We picked up some bicycle training wheels for my stepdaughter last weekend, and we let her pick between the pink ones and the blue ones. When she chose blue, my stepson, who is five, was so confused. He kept asking why his sister chose blue instead of pink? Why not pink?? We explained that it's okay for girls to like blue, just like it's okay if he wants something pink.
Playing with these cultural ideas, that a color would represent a certain gender, reminded me that what makes us "masculine" or "feminine" is also driven by culture, not just biology. During the recent uproar over a J. Crew ad that depicted a mother painting her young son's toenails pink, I found this Smithsonian Magazine piece that explores the history of children's clothing in the West: When Did Girls Start Wearing Pink?
For centuries, both boys and girls would wear dainty white dresses up until the age of 6. This stemmed from practicality more than anything - it was much easier to bleach white clothing. It wasn't until just prior to World War I when pastel-colored children's clothing began to denote gender. But even in 1918, a trade publication stated:
The generally accepted rule is pink for the boys, and blue for the girls. The reason is that pink, being a more decided and stronger color, is more suitable for the boy, while blue, which is more delicate and dainty, is prettier for the girl.
There was no consensus until the 1940's, when manufacturers and retailers helped reinforce the very opposite of the above: blue for boys and pink for girls. As the Smithsonian Magazine article points out, even today--especially today--consumerism is the driving force in establishing beliefs about gender in children:
According to child development experts, children are just becoming conscious of their gender between ages 3 and 4, and they do not realize it’s permanent until age 6 or 7. At the same time, however, they are the subjects of sophisticated and pervasive advertising that tends to reinforce social conventions. “So they think, for example, that what makes someone female is having long hair and a dress,’’ says Paoletti.
Consumerism isn't the only factor. Many evangelicals are in the business of promoting specific gender stereotypes. Here is a great example from a Southern Baptist. Blasting the J. Crew gender-bending ad, Katie McCoy wants Christians to "express our God-assigned genders in culturally appropriate ways." Her article is a great example of Christians' uncriticially taking on cultural ideas of gender, conflating them with a "biblical" notion of gender.

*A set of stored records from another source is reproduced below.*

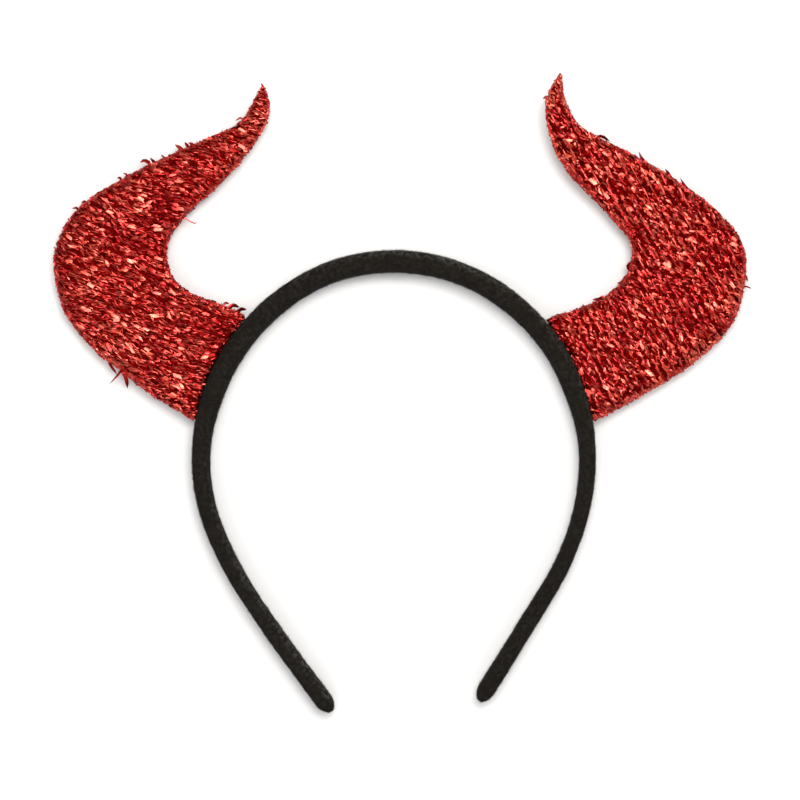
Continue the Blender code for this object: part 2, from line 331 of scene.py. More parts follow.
def meshFromArrays(name, points, faces, tones, cells, material):
    # points (strips, corners, 3), faces within one strip, a tone for each strip, and each
    # corner's place in its strip's own cell of the texture map
    stripCount, cornerCount = points.shape[:2]
    faces = np.asarray(faces)
    offsets = np.arange(stripCount)[:, None, None] * cornerCount
    loops = (faces[None] + offsets).reshape(-1)
    mesh = bpy.data.meshes.new(name)
    mesh.vertices.add(stripCount * cornerCount)
    mesh.vertices.foreach_set("co", points.astype(np.float32).ravel())
    mesh.loops.add(len(loops))
    mesh.loops.foreach_set("vertex_index", loops.astype(np.int32))
    faceCount = stripCount * len(faces)
    mesh.polygons.add(faceCount)
    mesh.polygons.foreach_set("loop_start", (np.arange(faceCount) * faces.shape[1]).astype(np.int32))
    mesh.update(calc_edges=True)
    tone = mesh.attributes.new("tone", "FLOAT", "POINT")
    tone.data.foreach_set("value", np.repeat(tones, cornerCount).astype(np.float32))
    side = math.ceil(math.sqrt(stripCount))
    index = np.arange(stripCount)
    corner = np.stack([index % side, index // side], 1)[:, None, :] + cells[None] * 0.8 + 0.1
    texture = mesh.uv_layers.new(name="OFBake")     # a cell for each strip, for baking
    texture.uv.foreach_set("vector", (corner / side).reshape(-1, 2)[loops].astype(np.float32).ravel())
    mesh.materials.append(material)
    mesh.validate()
    piece = bpy.data.objects.new(name, mesh)
    bpy.context.scene.collection.objects.link(piece)
    return piece


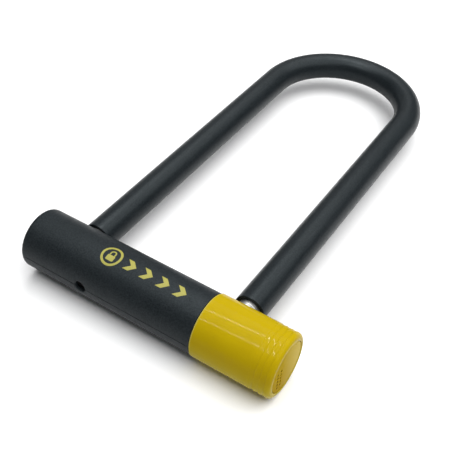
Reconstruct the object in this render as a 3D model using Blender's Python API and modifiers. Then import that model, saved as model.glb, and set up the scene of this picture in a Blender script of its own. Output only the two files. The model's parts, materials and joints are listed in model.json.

The Hippie Housewife has a great perspective on this issue. She points out that attempts to counter-balance the culturally-tethered ideas of gender (i.e. going "gender-neutral") ends up hyper-focusing on gender after all. Her take on it is to let kids be kids:
There is also the other side of the same coin, where children who like things that don’t traditionally “match” their sex are held up as examples in the gender versus sex debate. Mothers pat themselves on the back for accepting their “cross-gendered” five year old, usually boys who like pink or want to wear dresses. And yet for the boy who hasn’t had it shamed or bullied out of him, it’s completely normal. Lots of boys like to dress up in princess dresses. It’s sparkly and bright and fun. It’s not gender exploration, it’s just childhood. Making a big deal out of – whether to encourage or discourage it – is entirely unnecessary.
I think there is a great deal of merit in allowing your children to choose their own activities, hairstyles, toys, clothes, etc, without regard to traditional gender lines. Absolutely. My boys play with cars and carry their dolls around in baby slings. My older one has only recently decided his favourite colour is no longer pink, but it's definitely still up there. He's absolutely insistent that he's going to be a Mommy when he grows up. It's not because he's "gender confused", it's because he identifies most strongly with me and wants to be able to have babies and breastfeed just like I do. He had hair longer than mine at one point, and is currently growing it out again because he wants it long. No big deal. He’s not gender confused, he just wants long hair. My aunt who teaches kindergarten often talks about the little boys who are so excited over all the pink princess stuff they get to play with at kindergarten – not gender confused, just enjoying the fun.